Wicemarszałek Sejmu Krzysztof Bosak skrytykował koalicję rządzącą za brak konkretnych działań w sprawie afery Pegasus. W programie „Śniadanie Rymanowskiego w Polsat News i Interii” zarzucił politykom KO, PSL i Lewicy hipokryzję i niszczenie opinii o polskich służbach specjalnych.
Bosak zapytał wprost przedstawicieli uśmiechniętej koalicji – Karolinę Zioło-Pużuk z Nowej Lewicy, Piotra Zgorzelskiego z PSL i Pawła Bliźniuka z KO – dlaczego wciąż nie postawiono żadnych zarzutów.
– Skoro wy jesteście tacy pewni, że był ten system nadużywany, 2 lata spędziliśmy, słuchając, waszej pożal się Boże komisji śledczej z niekompetentnymi politykami waszych opcji (…) Teraz pytanie, gdzie są zarzuty dla tych funkcjonariuszy, którzy złamali prawo, podsłuchując waszych polityków?” – pytał Bosak.

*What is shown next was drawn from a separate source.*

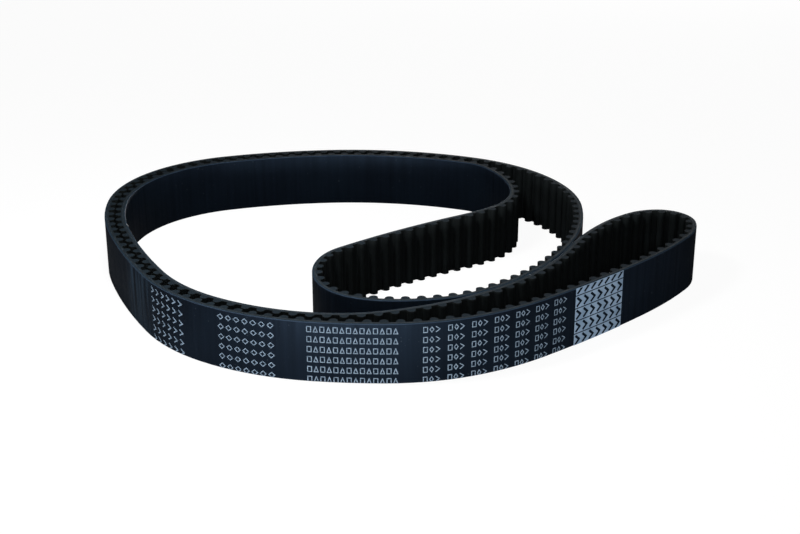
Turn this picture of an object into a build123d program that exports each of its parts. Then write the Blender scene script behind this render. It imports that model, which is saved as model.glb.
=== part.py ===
from build123d import *

"""Endless timing belt, standing on edge in a loose coil.

The belt is one closed loop with its teeth on the inside of the loop.  It is laid down as a large
coil with a smaller loop folded into it.  Two stretches run side by side, teeth to teeth, round most
of the coil, and two other stretches lie back to back beside the small loop.

Frame: millimetres, +Z up.  The belt stands on its lower cut edge in Z = 0, and the origin is the
middle of the rectangle that it covers.  +X points to the narrow nose, +Y to the back of the coil.
"""

import os
from collections import namedtuple
from math import ceil, cos, degrees, pi, radians, sin

import numpy as np

# ---------------------------------------------------------------- the belt
belt_width = 31.0  # across the belt, from cut edge to cut edge
tooth_pitch = 8.0  # along the cord line
tooth_count = 253
tip_radius = 2.15  # rounded tip of a tooth, over the fabric
root_radius = 0.85  # hollow at the foot of a tooth, over the fabric

# layers, from the smooth face inwards
back_cover = 1.0  # plain rubber
cord_diameter = 0.9  # glass cords, wound side by side
cord_cover = 0.05  # bonding rubber on either side of the cords
tooth_web = 0.3  # tooth rubber between two teeth
facing_thickness = 0.2  # nylon fabric

# printed label on the smooth face: a thin film in rows
label_length = 35.0
label_station = 612.0  # along the belt, from the start of the paired run
label_film = 0.06
label_row_pitch = 6.9
label_row_gap = 0.6
label_top_row = 3.8  # what the upper cut edge leaves of the top row

# ---------------------------------------------------------------- how it lies
# Each run is a chain of tangent bends of the smooth face, as (radius, degrees turned), drawn at
# about its real size.  A radius of None is worked out, so that the run meets the next one.
tooth_tip_gap = 0.3  # between the facing teeth of the paired run
back_gap = 0.3  # between the two stretches that lie back to back

paired_run = [(197, 22), (196, 4), (258, 14.5), (89, 25), (79, 46.5), (139, 19), (362, 11), (103, 26), (131, 26)]
paired_heading = 158
front_run = [(255, 8), (115, 24), (148, 14), (None, 7), (238, 10), (39, 35)]
nose_run = [(None, 90), (28.5, 35), (90, 15), (137, 16)]
touching_run = [(132, 14), (153, 18)]
touching_heading = 34
touching_offset = (-4.6, -204.9)  # from the start of the paired run to that of the touching run
crossing_run = [(None, 20), (None, 22)]
tight_turn = [(26, 33), (69, 34), (36, 50), (118, 10)]
small_loop = [(None, 10), (35, 29), (45, 40), (None, 50), (56, 20), (99, 16), (49, 18)]
right_side = [(None, 24), (84, 23), (None, 30), (99, 15)]

# ---------------------------------------------------------------- derived sizes
cord_layer_thickness = cord_diameter + 2 * cord_cover
tooth_side_depth = back_cover + cord_layer_thickness
web_thickness = tooth_side_depth + tooth_web + facing_thickness
tooth_height = root_radius + tip_radius
belt_thickness = web_thickness + tooth_height
cord_depth = back_cover + cord_layer_thickness / 2
half_foot = tip_radius + root_radius
belt_length = tooth_count * tooth_pitch
paired_depth = 2 * belt_thickness + tooth_tip_gap

tiny = 1e-6

Bend = namedtuple("Bend", "x y radius first_angle turn station length")


# ---------------------------------------------------------------- the lay of the belt
def step(heading, turn):
    """Way covered by a bend of radius 1 that turns by `turn` degrees, left if positive."""
    side = 1 if turn > 0 else -1
    a, b = radians(heading), radians(heading + turn)
    return np.array([side * (sin(b) - sin(a)), side * (cos(a) - cos(b))])


def walk(point, heading, run):
    """Point reached at the end of a run."""
    for radius, turn in run:
        point = point + radius * step(heading, turn)
        heading += turn
    return point


def turned(run):
    return sum(turn for _, turn in run)


def close_run(point, heading, run, end):
    """The run with its two open radii set so that it leads from `point` to `end`."""
    open_steps = []
    for radius, turn in run:
        if radius is None:
            open_steps.append(step(heading, turn))
        else:
            point = point + radius * step(heading, turn)
        heading += turn
    found = list(np.linalg.solve(np.array(open_steps).T, end - point))
    return [(found.pop(0) if radius is None else radius, turn) for radius, turn in run]


def beside(point, heading, distance):
    """Point at `distance` to the left of `point`."""
    a = radians(heading)
    return point + distance * np.array([-sin(a), cos(a)])


def grown(run, growth):
    return [(None if radius is None else radius * growth, turn) for radius, turn in run]


def returning(run, inwards):
    """The run followed backwards, `inwards` mm nearer to its centres."""
    return [(None if radius is None else radius - inwards, -turn) for radius, turn in reversed(run)]


def lay_belt(growth):
    """All bends of the loop in order, from the start of the paired run at (0, 0).

    The bends grow with `growth`.  The distances between stretches keep their size.
    """
    paired, touching = grown(paired_run, growth), grown(touching_run, growth)
    paired_start = np.array([0.0, 0.0])
    paired_end = walk(paired_start, paired_heading, paired)
    front_heading = paired_heading + turned(paired)
    touching_start = growth * np.array(touching_offset)
    touching_end = walk(touching_start, touching_heading, touching)
    side_heading = touching_heading + turned(touching)

    # the front, round the nose and back along the outside of the touching run
    front = close_run(
        paired_end, front_heading, grown(front_run + nose_run, growth),
        beside(touching_end, side_heading, -back_gap),
    )
    touching_back = returning(touching, -back_gap)
    crossing = close_run(
        beside(touching_start, touching_heading, -back_gap), touching_heading + 180,
        grown([(radius, -turn) for radius, turn in crossing_run], growth),
        beside(paired_end, front_heading, paired_depth),
    )
    # back round the coil inside the paired run, then the tight turn and the small loop
    paired_back = returning(paired, paired_depth)
    tight = [(radius, -turn) for radius, turn in grown(tight_turn, growth)]
    folded = close_run(
        beside(paired_start, paired_heading, paired_depth), paired_heading - 180,
        tight + grown(small_loop, growth), touching_start,
    )
    side = close_run(touching_end, side_heading, grown(right_side, growth), paired_start)
    return paired + front + touching_back + crossing + paired_back + folded + touching + side


def cord_line_length(run):
    """Length of a run along the cords, which lie to the left of the smooth face."""
    return sum(radius * radians(abs(turn)) - cord_depth * radians(turn) for radius, turn in run)


def fit_length():
    """The lay, grown evenly until its cord line holds a whole number of pitches."""
    short, long = cord_line_length(lay_belt(1)), cord_line_length(lay_belt(2))
    return lay_belt(1 + (belt_length - short) / (long - short))


def place_bends(run):
    """Bends with their centres, moved so that the loop is centred on the origin."""
    point, heading = np.array([0.0, 0.0]), paired_heading
    corners = []
    for radius, turn in run:
        corners.append(point)
        point = point + radius * step(heading, turn)
        heading += turn
    middle = (np.min(corners, axis=0) + np.max(corners, axis=0)) / 2
    placed, station, heading = [], 0.0, paired_heading
    for (radius, turn), corner in zip(run, corners):
        side = 1 if turn > 0 else -1
        x, y = beside(corner - middle, heading, side * radius)
        length = cord_line_length([(radius, turn)])
        first_angle = radians(heading - side * 90)
        placed.append(Bend(x, y, radius, first_angle, radians(turn), station, length))
        station += length
        heading += turn
    return placed


lay = fit_length()
bends = place_bends(lay)


def bend_at(station):
    return next(bend for bend in reversed(bends) if station >= bend.station - tiny)


def radius_at(bend, depth):
    return bend.radius - depth if bend.turn > 0 else bend.radius + depth


def point_at(station, depth):
    """Point `station` mm along the cord line and `depth` mm in from the smooth face."""
    station %= belt_length
    bend = bend_at(station)
    angle = bend.first_angle + bend.turn * (station - bend.station) / bend.length
    radius = radius_at(bend, depth)
    return Vector(bend.x + radius * cos(angle), bend.y + radius * sin(angle))


# ---------------------------------------------------------------- outlines seen from above
# The outlines have a thousand edges, so each one is made as a list and faced in one go.
def arc_between(first, last, depth):
    """Arc along the belt at one depth, inside one bend or two that hardly differ."""
    middle = (first + last) / 2
    points = [point_at(station, depth) for station in (first, middle, last)]
    return ThreePointArc(*points, mode=Mode.PRIVATE)


def loop_line(depth):
    """Closed line at one depth, with one arc for each bend."""
    edges = []
    for bend in bends:
        edge = CenterArc(
            (bend.x, bend.y), radius_at(bend, depth),
            start_angle=degrees(bend.first_angle), arc_size=degrees(bend.turn), mode=Mode.PRIVATE,
        )
        edges.append(edge)
    return edges


def tooth_place(number):
    """Stations of a tooth's two feet, its middle on the root line, and its two directions."""
    middle = (number + 0.5) * tooth_pitch
    bend = bend_at(middle)
    reach = half_foot * radius_at(bend, cord_depth) / radius_at(bend, web_thickness)
    root = point_at(middle, web_thickness)
    inwards = (point_at(middle, belt_thickness) - root).normalized()
    along = Vector(inwards.Y, -inwards.X)
    return middle - reach, middle + reach, root, along, inwards


def toothed_line(skin):
    """Closed line over teeth and lands, `skin` mm under the outside of the fabric."""
    depth = web_thickness - skin
    hollow = (root_radius + skin) * sin(pi / 4)
    places = [tooth_place(number) for number in range(tooth_count)]
    edges = []
    for number, (first_foot, last_foot, root, along, inwards) in enumerate(places):
        shoulders = []
        for side, foot in ((-1, first_foot), (1, last_foot)):
            shoulder = root + along * side * (tip_radius - skin) + inwards * root_radius
            bottom = root + along * side * (half_foot - hollow) + inwards * (root_radius - hollow)
            edges.append(ThreePointArc(point_at(foot, depth), bottom, shoulder, mode=Mode.PRIVATE))
            shoulders.append(shoulder)
        tip = root + inwards * (tooth_height - skin)
        edges.append(ThreePointArc(shoulders[0], tip, shoulders[1], mode=Mode.PRIVATE))
        next_foot = places[(number + 1) % tooth_count][0]
        if next_foot < last_foot:
            next_foot += belt_length
        edges.append(arc_between(last_foot, next_foot, depth))
    return edges


def stretch_line(first, last, shallow, deep):
    """Closed outline of a thin layer that covers part of the belt."""
    stops = [first] + [bend.station for bend in bends if first < bend.station < last] + [last]
    edges = []
    for start, stop in zip(stops, stops[1:]):
        edges.append(arc_between(start, stop, shallow))
        edges.append(arc_between(start, stop, deep))
    for end in (first, last):
        edges.append(Line(point_at(end, shallow), point_at(end, deep), mode=Mode.PRIVATE))
    return edges


# ---------------------------------------------------------------- back rubber
with BuildPart() as back_rubber:
    with BuildSketch():
        make_face(loop_line(0))
        make_face(loop_line(back_cover), mode=Mode.SUBTRACT)
    extrude(amount=belt_width)

# ---------------------------------------------------------------- cord layer
# The glass cords are wound side by side in bonding rubber, and the layer is drawn whole.
with BuildPart() as cord_layer:
    with BuildSketch():
        make_face(loop_line(back_cover))
        make_face(loop_line(tooth_side_depth), mode=Mode.SUBTRACT)
    extrude(amount=belt_width)

# ---------------------------------------------------------------- tooth rubber
with BuildPart() as tooth_rubber:
    with BuildSketch():
        make_face(loop_line(tooth_side_depth))
        make_face(toothed_line(facing_thickness), mode=Mode.SUBTRACT)
    extrude(amount=belt_width)

# ---------------------------------------------------------------- facing fabric
with BuildPart() as facing_fabric:
    with BuildSketch():
        make_face(toothed_line(facing_thickness))
        make_face(toothed_line(0), mode=Mode.SUBTRACT)
    extrude(amount=belt_width)

# ---------------------------------------------------------------- printed label
# The rows are printed down from the top one, and both cut edges cut through a row.
label_rows = 1 + ceil((belt_width - label_top_row) / label_row_pitch - tiny)

with BuildPart() as transfer_label:
    for row in range(label_rows):
        row_top = min(belt_width, belt_width - label_top_row + (1 - row) * label_row_pitch - label_row_gap)
        row_bottom = max(0, belt_width - label_top_row - row * label_row_pitch)
        with BuildSketch(Plane.XY.offset(row_bottom)):
            make_face(stretch_line(label_station, label_station + label_length, -label_film, 0))
        extrude(amount=row_top - row_bottom)

# ---------------------------------------------------------------- files
layers = {
    "back_rubber": back_rubber,
    "cord_layer": cord_layer,
    "tooth_rubber": tooth_rubber,
    "facing_fabric": facing_fabric,
    "transfer_label": transfer_label,
}
os.makedirs("parts", exist_ok=True)
for name, layer in layers.items():
    layer.part.label = name
    export_step(layer.part, f"parts/{name}.step")

print("pitches along the cord line:", round(cord_line_length(lay) / tooth_pitch, 6))
print("tightest bend of the smooth face:", round(min(bend.radius for bend in bends), 1))
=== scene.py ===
from bisect import bisect_right
from itertools import accumulate
from math import floor, radians, sqrt

import bmesh
import bpy
from mathutils import Matrix, Vector
from mathutils.kdtree import KDTree


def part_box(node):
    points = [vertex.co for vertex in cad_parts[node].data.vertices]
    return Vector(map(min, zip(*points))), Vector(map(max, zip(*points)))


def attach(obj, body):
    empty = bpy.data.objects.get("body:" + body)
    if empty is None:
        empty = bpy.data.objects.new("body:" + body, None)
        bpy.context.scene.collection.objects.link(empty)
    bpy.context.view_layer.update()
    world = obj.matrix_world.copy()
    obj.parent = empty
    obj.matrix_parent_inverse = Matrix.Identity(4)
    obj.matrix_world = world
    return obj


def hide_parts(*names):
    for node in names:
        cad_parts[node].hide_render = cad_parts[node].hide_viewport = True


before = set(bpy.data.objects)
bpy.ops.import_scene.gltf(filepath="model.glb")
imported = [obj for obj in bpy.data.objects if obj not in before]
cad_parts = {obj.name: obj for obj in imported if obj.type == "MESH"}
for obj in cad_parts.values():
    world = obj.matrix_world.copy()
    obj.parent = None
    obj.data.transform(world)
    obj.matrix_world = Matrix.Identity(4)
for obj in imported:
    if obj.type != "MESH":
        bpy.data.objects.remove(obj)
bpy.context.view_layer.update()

mm = 0.001
belt_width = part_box("back_rubber")[1].z

# ---------------------------------------------------------------- sizes of the finish
weld = 0.001 * mm  # points closer than this are one point
corner_radius = 0.3 * mm  # rounding where the ground back meets a cut edge
sharp_angle = radians(35)
edge_tilt = 0.5  # upward share of a normal from which a face belongs to a cut edge
flat_tilt = 0.9  # and from which it has the knife's finish
ink_thickness = 0.03 * mm
ink_gap = 0.01 * mm  # between the ink and the facets of what it is printed on
mark_rows = 6
row_pitch = 5.2 * mm
first_row_drop = 3.6 * mm  # from the upper cut edge to the middle of the first row
mark_height = 2.7 * mm
stroke = 0.42 * mm
label_mark_height = 4.0 * mm
label_stroke = 1.3 * mm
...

Polityk Konfederacji Wolność i Niepodległość podkreślił, że mimo upływu ponad dwóch lat od objęcia władzy przez obecną koalicję, brak jest jakichkolwiek formalnych zarzutów skierowanych do sądu przez prokuratora.
– Dlaczego nie ma zarzutów? Może nie macie żadnych dowodów? Nie chodzi mi o medialne, ale formalne, które zostały skierowane do sądu przez prokuratora. Akty oskarżenia, gdzie są? – dopytywał wicemarszałek.
Bosak wskazał również na całkowity brak reform w zakresie nadzoru nad służbami specjalnymi. – Będziecie międlić to przez kolejne 10 lat i niszczyć opinię o polskich służbach specjalnych? Tam też pracują ludzie, którzy potrzebują trochę szacunku, pomyślała pani o tym przez chwilę?” – pytał retorycznie polityk Konfederacji WiN przedstawicielkę Lewicy.